** Start **

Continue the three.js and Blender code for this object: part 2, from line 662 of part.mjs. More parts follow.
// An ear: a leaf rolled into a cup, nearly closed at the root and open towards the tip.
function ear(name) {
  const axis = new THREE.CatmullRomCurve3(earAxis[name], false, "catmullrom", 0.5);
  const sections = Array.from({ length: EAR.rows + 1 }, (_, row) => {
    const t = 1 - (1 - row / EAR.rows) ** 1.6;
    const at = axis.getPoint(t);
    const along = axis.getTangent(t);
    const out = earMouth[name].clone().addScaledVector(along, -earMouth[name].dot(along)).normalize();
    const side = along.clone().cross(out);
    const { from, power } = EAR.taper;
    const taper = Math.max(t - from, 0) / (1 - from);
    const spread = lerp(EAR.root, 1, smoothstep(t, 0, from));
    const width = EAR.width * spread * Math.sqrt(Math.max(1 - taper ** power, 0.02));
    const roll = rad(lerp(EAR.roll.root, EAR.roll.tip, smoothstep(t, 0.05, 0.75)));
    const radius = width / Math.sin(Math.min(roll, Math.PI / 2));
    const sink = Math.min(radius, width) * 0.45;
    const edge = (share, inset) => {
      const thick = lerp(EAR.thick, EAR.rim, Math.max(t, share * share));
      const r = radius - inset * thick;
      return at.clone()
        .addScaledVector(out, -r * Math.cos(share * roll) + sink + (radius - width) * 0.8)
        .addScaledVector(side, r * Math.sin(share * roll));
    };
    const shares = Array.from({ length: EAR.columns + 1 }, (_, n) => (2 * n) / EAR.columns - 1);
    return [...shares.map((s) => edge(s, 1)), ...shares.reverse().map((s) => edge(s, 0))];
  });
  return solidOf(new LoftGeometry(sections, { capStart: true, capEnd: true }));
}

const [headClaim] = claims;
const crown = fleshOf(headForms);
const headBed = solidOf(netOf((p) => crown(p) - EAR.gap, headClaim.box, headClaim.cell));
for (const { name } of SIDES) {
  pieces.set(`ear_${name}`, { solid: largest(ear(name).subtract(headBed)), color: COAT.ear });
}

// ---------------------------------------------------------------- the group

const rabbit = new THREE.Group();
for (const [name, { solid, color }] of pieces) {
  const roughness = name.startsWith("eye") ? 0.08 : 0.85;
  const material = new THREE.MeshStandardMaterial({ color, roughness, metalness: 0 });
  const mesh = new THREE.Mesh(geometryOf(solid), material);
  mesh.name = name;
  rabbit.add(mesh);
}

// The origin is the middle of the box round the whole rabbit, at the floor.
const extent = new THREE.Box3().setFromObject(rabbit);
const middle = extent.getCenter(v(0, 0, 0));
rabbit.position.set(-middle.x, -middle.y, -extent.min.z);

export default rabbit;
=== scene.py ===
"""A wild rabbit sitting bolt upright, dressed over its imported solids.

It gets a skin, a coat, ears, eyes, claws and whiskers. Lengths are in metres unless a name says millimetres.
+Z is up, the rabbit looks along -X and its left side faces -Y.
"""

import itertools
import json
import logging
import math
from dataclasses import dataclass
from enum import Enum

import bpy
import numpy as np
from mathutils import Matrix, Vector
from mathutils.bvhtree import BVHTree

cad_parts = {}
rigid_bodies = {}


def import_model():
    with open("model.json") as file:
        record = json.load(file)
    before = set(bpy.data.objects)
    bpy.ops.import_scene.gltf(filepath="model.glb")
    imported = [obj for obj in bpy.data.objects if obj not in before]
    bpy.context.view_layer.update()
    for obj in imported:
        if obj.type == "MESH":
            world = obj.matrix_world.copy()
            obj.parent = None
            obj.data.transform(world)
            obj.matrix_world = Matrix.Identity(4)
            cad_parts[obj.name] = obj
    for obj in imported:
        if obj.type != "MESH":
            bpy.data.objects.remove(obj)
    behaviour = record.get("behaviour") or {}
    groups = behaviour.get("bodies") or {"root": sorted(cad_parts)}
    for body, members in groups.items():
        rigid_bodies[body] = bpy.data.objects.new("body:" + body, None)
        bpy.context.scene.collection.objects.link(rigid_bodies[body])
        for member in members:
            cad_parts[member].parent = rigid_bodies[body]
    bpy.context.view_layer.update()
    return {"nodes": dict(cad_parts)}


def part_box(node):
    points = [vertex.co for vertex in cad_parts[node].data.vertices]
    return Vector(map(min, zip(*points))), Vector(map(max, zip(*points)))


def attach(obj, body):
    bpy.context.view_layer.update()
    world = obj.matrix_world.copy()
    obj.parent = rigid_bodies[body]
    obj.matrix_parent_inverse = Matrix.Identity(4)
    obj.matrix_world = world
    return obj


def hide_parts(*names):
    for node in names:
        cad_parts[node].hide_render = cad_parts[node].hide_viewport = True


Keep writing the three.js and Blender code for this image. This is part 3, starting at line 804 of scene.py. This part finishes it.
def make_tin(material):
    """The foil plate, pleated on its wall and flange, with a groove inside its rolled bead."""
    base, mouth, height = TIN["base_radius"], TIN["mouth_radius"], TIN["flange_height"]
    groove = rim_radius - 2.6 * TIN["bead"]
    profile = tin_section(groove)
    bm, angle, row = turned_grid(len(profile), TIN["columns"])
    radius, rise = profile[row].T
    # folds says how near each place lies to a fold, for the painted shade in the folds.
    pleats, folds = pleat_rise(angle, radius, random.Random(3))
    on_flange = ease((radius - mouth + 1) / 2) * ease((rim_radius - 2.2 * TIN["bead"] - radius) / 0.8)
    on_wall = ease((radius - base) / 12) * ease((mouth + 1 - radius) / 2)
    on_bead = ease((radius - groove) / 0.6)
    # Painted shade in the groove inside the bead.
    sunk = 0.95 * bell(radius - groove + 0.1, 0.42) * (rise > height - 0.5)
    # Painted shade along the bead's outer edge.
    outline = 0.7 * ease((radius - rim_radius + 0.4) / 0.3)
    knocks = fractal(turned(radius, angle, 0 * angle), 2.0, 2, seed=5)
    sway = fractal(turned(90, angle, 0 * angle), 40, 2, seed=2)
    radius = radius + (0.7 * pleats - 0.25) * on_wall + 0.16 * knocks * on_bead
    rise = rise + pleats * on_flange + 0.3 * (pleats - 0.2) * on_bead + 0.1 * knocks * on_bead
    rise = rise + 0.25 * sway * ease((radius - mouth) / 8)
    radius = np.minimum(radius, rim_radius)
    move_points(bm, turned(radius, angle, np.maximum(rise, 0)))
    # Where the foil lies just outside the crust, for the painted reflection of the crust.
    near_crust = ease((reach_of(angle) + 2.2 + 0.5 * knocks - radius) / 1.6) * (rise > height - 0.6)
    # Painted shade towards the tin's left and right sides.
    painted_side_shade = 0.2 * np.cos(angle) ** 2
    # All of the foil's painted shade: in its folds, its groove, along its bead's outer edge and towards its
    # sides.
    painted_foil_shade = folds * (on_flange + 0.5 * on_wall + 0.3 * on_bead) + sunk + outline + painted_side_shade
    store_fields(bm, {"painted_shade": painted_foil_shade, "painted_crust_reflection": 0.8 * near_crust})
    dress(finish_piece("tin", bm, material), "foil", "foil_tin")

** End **
** Start **

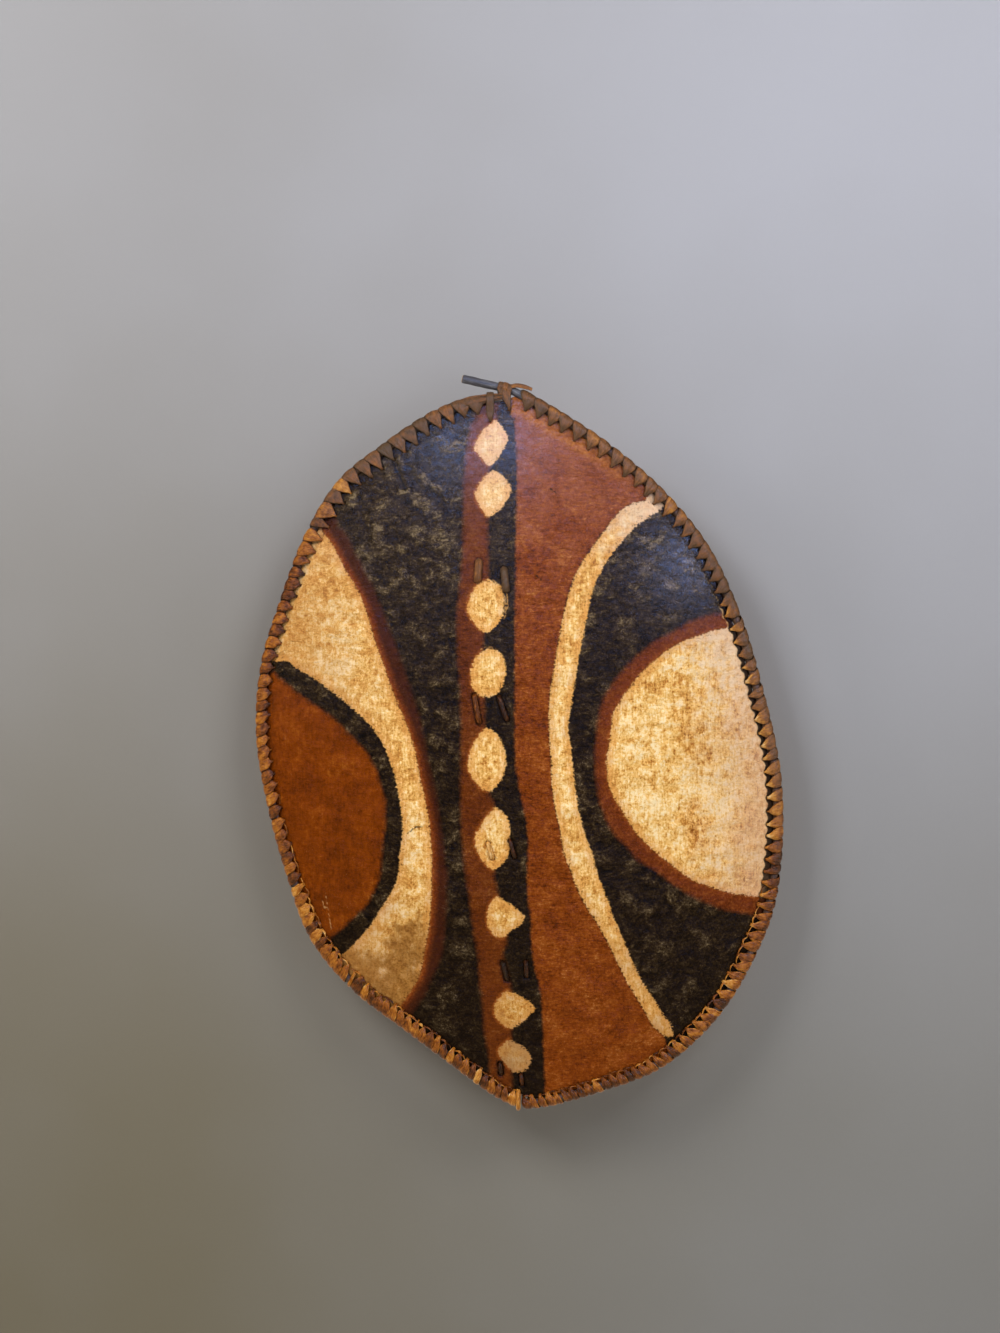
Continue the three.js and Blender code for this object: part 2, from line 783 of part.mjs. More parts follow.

** End **
** Start **

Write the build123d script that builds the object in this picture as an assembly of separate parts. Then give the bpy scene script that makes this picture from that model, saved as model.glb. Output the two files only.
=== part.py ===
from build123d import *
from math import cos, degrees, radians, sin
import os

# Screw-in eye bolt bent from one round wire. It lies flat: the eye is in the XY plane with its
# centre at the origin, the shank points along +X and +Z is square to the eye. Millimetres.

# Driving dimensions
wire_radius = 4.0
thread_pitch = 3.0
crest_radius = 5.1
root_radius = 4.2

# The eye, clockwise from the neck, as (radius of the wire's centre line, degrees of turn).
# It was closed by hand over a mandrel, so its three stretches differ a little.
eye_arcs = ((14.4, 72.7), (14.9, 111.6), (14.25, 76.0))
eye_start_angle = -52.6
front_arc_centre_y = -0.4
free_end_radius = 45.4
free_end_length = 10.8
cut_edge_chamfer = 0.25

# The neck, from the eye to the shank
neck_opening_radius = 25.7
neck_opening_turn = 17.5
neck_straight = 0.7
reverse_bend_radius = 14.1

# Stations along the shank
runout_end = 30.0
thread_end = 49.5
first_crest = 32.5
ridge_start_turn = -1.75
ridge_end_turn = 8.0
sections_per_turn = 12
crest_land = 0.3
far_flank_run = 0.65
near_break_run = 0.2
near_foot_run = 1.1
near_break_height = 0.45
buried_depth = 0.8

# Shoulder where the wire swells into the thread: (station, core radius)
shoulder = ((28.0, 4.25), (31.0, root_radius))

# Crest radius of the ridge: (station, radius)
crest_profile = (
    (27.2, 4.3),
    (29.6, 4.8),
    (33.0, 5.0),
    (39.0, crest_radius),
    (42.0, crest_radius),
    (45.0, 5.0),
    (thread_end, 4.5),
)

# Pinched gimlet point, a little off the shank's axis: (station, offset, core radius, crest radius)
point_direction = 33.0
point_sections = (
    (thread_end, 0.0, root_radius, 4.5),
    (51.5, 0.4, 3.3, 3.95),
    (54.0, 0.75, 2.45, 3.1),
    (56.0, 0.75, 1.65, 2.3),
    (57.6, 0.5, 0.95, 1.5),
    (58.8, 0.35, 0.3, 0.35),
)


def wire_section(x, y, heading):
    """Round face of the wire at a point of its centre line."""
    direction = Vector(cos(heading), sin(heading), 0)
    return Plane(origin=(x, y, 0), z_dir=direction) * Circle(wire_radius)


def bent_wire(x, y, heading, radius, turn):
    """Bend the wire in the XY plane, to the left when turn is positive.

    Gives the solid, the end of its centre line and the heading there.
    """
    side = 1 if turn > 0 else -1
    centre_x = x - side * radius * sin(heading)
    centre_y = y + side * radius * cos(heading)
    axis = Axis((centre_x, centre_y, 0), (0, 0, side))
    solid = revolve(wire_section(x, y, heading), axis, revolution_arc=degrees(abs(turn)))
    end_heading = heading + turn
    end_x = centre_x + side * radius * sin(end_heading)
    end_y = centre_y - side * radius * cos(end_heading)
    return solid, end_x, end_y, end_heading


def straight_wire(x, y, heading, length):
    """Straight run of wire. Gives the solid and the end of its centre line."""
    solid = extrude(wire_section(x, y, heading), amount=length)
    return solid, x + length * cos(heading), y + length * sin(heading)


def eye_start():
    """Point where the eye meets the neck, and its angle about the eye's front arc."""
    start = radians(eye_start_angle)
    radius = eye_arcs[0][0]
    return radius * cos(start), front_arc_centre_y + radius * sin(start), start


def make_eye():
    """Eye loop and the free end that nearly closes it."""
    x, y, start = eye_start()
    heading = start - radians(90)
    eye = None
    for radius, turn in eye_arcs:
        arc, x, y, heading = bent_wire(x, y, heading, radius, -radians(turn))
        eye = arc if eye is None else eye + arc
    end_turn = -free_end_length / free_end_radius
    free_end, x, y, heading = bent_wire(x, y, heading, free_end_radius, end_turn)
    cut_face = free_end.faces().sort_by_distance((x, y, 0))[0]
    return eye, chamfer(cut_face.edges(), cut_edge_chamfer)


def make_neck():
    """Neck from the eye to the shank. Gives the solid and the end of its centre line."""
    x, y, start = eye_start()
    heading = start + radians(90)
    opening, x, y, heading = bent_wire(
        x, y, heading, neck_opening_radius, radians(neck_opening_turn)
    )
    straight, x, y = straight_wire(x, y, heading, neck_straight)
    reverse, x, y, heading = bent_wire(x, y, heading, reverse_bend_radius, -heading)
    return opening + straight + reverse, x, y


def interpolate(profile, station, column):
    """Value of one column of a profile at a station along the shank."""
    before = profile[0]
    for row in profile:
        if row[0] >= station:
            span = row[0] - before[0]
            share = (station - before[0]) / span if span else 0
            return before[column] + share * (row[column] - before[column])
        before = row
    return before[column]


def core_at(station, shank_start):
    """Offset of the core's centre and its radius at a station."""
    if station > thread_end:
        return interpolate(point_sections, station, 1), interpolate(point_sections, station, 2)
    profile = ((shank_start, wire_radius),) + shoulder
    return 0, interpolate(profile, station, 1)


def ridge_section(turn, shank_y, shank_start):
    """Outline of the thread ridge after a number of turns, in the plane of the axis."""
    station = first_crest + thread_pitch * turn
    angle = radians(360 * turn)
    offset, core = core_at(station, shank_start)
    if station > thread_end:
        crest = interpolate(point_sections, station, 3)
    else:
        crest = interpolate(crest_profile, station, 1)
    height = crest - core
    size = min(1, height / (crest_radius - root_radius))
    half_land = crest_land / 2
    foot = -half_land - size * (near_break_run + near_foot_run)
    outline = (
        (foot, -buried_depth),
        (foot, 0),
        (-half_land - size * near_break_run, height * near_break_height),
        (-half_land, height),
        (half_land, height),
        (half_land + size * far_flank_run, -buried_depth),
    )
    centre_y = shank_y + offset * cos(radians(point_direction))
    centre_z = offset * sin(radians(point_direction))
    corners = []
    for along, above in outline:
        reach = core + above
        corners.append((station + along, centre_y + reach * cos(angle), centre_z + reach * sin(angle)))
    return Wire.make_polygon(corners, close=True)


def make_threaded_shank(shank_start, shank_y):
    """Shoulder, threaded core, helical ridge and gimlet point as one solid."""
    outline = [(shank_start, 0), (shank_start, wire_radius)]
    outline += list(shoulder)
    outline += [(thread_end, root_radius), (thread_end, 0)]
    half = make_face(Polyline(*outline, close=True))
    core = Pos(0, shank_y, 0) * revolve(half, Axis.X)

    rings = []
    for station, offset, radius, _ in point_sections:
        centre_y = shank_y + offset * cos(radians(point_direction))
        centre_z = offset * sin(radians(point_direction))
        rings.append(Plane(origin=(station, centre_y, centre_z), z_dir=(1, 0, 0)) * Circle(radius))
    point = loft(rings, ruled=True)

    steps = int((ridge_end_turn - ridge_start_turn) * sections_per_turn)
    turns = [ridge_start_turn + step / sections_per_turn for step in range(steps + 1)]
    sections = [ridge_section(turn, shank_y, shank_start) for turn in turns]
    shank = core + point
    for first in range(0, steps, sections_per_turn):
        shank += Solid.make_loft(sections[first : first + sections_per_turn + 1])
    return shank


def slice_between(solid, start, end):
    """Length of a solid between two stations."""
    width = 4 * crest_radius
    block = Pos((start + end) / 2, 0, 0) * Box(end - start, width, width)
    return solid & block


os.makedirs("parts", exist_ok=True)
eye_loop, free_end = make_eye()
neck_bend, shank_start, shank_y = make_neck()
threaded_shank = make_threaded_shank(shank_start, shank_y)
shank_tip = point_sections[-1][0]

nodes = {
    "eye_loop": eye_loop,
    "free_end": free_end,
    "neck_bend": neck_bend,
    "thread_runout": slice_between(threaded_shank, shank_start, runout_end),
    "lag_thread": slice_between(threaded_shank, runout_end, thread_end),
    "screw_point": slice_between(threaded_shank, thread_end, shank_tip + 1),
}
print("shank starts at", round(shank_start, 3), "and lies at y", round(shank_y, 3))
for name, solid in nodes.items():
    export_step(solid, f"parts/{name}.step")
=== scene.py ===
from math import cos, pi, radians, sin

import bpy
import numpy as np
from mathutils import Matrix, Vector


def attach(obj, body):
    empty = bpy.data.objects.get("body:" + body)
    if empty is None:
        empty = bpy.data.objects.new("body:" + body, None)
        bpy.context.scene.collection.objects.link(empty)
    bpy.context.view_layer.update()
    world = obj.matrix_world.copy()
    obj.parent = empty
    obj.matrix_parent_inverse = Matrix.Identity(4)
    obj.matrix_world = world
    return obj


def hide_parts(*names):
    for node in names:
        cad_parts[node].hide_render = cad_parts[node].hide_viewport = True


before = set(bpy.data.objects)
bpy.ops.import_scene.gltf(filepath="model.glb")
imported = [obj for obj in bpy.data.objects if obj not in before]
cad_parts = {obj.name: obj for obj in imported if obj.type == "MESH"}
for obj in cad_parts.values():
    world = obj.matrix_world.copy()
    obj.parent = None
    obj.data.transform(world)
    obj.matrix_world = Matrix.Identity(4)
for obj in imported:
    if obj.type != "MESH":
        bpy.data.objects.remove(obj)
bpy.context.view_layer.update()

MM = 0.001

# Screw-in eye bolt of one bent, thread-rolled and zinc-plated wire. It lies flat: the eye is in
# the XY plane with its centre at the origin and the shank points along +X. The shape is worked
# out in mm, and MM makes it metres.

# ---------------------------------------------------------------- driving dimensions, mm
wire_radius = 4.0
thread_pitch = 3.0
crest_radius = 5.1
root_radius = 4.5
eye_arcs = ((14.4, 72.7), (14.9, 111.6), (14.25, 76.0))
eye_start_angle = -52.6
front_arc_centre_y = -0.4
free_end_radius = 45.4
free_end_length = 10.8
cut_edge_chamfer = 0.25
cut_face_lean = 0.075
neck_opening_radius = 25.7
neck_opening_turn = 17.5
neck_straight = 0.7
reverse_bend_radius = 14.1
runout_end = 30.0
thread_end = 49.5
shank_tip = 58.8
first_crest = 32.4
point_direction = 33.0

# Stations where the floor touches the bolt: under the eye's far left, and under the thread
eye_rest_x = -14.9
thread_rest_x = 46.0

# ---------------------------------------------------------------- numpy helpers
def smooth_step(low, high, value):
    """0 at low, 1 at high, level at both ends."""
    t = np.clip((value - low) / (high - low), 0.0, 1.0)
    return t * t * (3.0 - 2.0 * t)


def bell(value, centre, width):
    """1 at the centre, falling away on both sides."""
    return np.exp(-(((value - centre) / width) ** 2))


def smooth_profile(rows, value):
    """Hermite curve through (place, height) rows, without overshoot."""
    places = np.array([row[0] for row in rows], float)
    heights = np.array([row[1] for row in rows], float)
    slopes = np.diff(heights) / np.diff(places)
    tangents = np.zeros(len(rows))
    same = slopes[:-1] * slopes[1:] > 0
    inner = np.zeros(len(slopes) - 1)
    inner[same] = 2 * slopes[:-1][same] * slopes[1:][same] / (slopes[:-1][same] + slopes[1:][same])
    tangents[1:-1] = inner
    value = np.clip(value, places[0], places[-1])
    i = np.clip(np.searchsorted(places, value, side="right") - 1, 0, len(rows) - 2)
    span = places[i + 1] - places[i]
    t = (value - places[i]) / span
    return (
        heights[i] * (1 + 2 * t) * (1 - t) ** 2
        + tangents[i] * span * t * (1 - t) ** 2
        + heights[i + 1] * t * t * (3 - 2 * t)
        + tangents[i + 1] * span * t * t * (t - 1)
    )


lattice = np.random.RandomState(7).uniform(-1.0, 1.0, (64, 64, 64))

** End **

AIM ▸ Within the data above, pick out all lines holding the word "json".

RESPONSE ▸
import json
    with open("model.json") as file:
        record = json.load(file)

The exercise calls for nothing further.